◆ Aim ◆
Go through the listing and copy each line with the string "Vector".

[START OF Data extract]

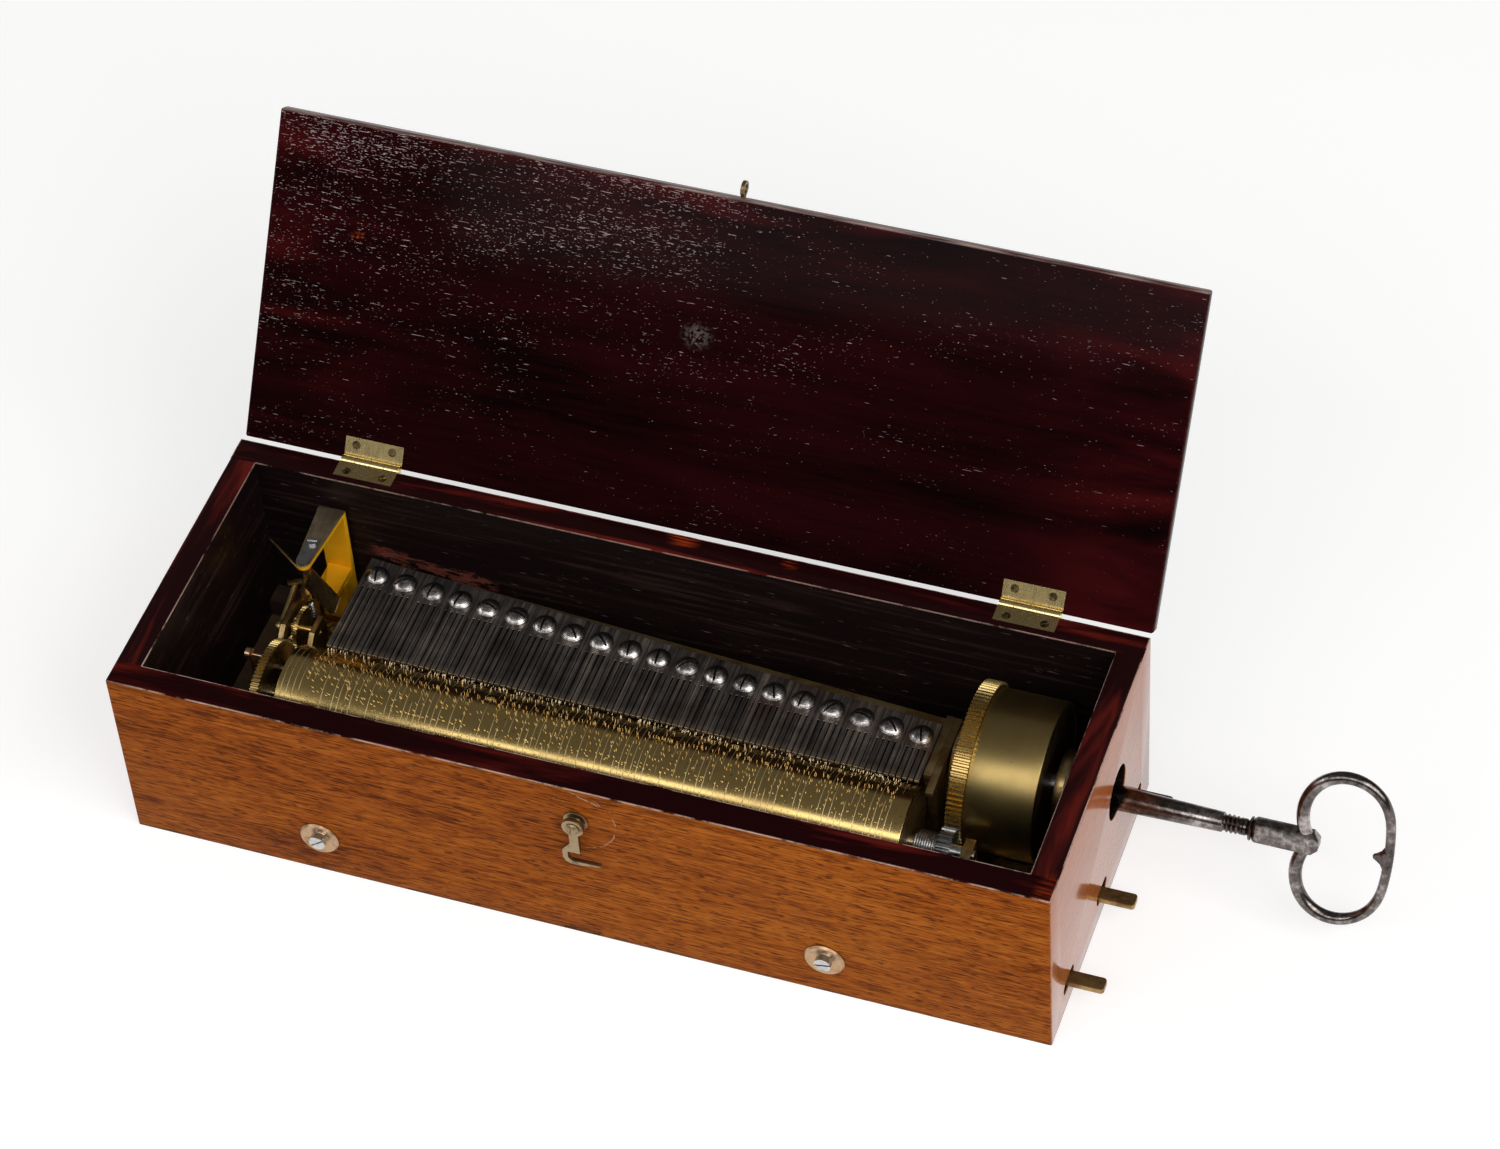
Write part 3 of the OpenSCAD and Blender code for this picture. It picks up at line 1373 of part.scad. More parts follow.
// The bow's outline: two oval lobes, closed smooth on the far side, with cusps inside
module bow_outline() {
    off = 11;
    outer_rx = bow_l / 2;
    outer_ry = bow_half - off;
    inner_off = 10.2;
    inner_rx = outer_rx - (bow_wire + bow_far_wire) / 2 + 0.3;
    inner_ry = bow_half - bow_wire - inner_off;
    difference() {
        union() {
            for (side = [-1, 1])
                polygon(lobe(0, side * off, outer_rx, outer_ry));
            translate([0, -off]) square([outer_rx, 2 * off]);
        }
        for (side = [-1, 1])
            polygon(lobe(0.6, side * inner_off, inner_rx, inner_ry));
    }
}

module winding_key() {
    pipe_x1 = collar_x - 9.6;
    bow_x0 = bow_mid_x - bow_l / 2;
    color("dimgray") translate([0, barrel_y, barrel_z]) difference() {
        union() {
            translate([key_x0, 0, 0]) rotate([0, 90, 0])
                cylinder(h = pipe_x1 - key_x0, r1 = key_r, r2 = key_neck_r);
            // ringed collar and neck
            translate([pipe_x1 - eps, 0, 0]) rotate([0, 90, 0]) rotate_extrude() polygon([
                [0, 0], [key_neck_r, 0], [key_neck_r - 0.8, 0.9], [key_neck_r - 0.1, 1.6],
                [key_neck_r - 0.9, 2.5], [key_neck_r - 0.2, 3.3], [key_neck_r - 0.9, 4.2],
                [key_neck_r - 0.6, 8], [key_neck_r + 0.9, 8.5], [key_neck_r + 0.9, 9.4],
                [key_neck_r + 0.2, 9.7], [0, 9.7]]);
            rotate([-bow_lean, 0, 0]) {
                translate([collar_x - 0.2, -bow_t * 0.6, -block_h / 2])
                    cube([block_l + 5, bow_t * 1.2, block_h]);
                rotate([90, 0, 0]) translate([bow_mid_x, 0, -bow_t / 2]) linear_extrude(bow_t)
                    bow_outline();
            }
        }
        translate([key_x0 - cut, -square_w / 2 - key_fit, -square_w / 2 - key_fit])
            cube([square_x1 - key_x0 + 1.5 + cut, square_w + 2 * key_fit, square_w + 2 * key_fit]);
    }
}

case_front();
case_back();
case_left_end();
case_right_end();
case_bottom();
movement_rails();
lid();
lid_eye();
hinge_case_leaves();
hinge_lid_leaves();
hinge_pins();
hinge_case_screws();
hinge_lid_screws();
latch_plate();
latch_hook();
latch_pivot_screw();
cup_washers();
bedplate_screws();
bedplate();
comb_base();
comb_supports();
comb_sections();
comb_screws();
comb_leads();
cylinder_left_bearing();
cylinder_right_bearing();
plate_screws();
detent_pin();
cylinder_tube();
cylinder_end_caps();
cylinder_arbor();
cylinder_great_wheel();
cylinder_pinion();
cylinder_dowel();
cylinder_spring();
barrel_drum();
barrel_great_wheel();
barrel_cap();
mainspring();
barrel_arbor();
ratchet_wheel();
ratchet_click();
click_spring();
click_screws();
barrel_left_bridge();
barrel_right_bridge();
bridge_screws();
governor_cock();
governor_frame();
endstone_cap();
governor_second_wheel();
governor_worm_wheel();
governor_worm();
governor_fly();
stop_arm();
control_lever_front();
control_lever_middle();
control_lever_back();
lever_pivot_screws();
winding_key();
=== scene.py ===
import json
import math
import random

import bmesh
import bpy
from mathutils import Matrix, Vector


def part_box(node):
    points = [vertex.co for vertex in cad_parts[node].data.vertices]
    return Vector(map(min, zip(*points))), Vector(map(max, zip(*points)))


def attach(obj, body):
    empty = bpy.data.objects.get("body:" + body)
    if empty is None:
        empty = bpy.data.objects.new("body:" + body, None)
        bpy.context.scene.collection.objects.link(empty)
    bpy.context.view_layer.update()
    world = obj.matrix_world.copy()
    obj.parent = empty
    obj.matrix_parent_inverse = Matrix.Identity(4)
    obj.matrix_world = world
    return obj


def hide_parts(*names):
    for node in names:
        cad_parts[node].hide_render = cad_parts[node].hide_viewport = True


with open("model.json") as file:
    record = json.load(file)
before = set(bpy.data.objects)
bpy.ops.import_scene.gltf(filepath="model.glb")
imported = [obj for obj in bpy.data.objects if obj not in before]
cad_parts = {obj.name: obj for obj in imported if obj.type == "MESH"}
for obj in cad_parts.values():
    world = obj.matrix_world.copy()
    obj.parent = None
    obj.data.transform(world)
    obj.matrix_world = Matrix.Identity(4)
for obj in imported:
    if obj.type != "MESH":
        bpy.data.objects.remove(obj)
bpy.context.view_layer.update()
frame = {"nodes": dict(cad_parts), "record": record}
nodes = frame["nodes"]
slotOf = {part["node"]: part["material_slot"] for part in frame["record"]["subparts"]}
bodyOf = {node: body for body, members in frame["record"]["behaviour"]["bodies"].items()
          for node in members}
mm = 0.001
print("frame loaded:", len(nodes), "solids")


cameraSet = {
    "lens": 114.2371,
    "sensor": 36,
    "clip": (0.05, 50),
    "place": (0.42754241, -0.92265894, 1.23205413),
    "right": (0.94385962, 0.32588629, -0.05410307),
    "up": (-0.2079949, 0.71349194, 0.66907949),
    "back": (0.25664594, -0.62026395, 0.74121892),
}


def makeCamera(s):
    data = bpy.data.cameras.new("camera")
    data.sensor_width = s["sensor"]
    data.lens = s["lens"]
    data.clip_start, data.clip_end = s["clip"]
    camera = bpy.data.objects.new("camera", data)
    bpy.context.scene.collection.objects.link(camera)
    camera.matrix_world = Matrix([s["right"], s["up"], s["back"]]).transposed().to_4x4()
    camera.location = s["place"]
    bpy.context.scene.camera = camera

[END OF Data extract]

◆ Completed exercise ◆
from mathutils import Matrix, Vector
    return Vector(map(min, zip(*points))), Vector(map(max, zip(*points)))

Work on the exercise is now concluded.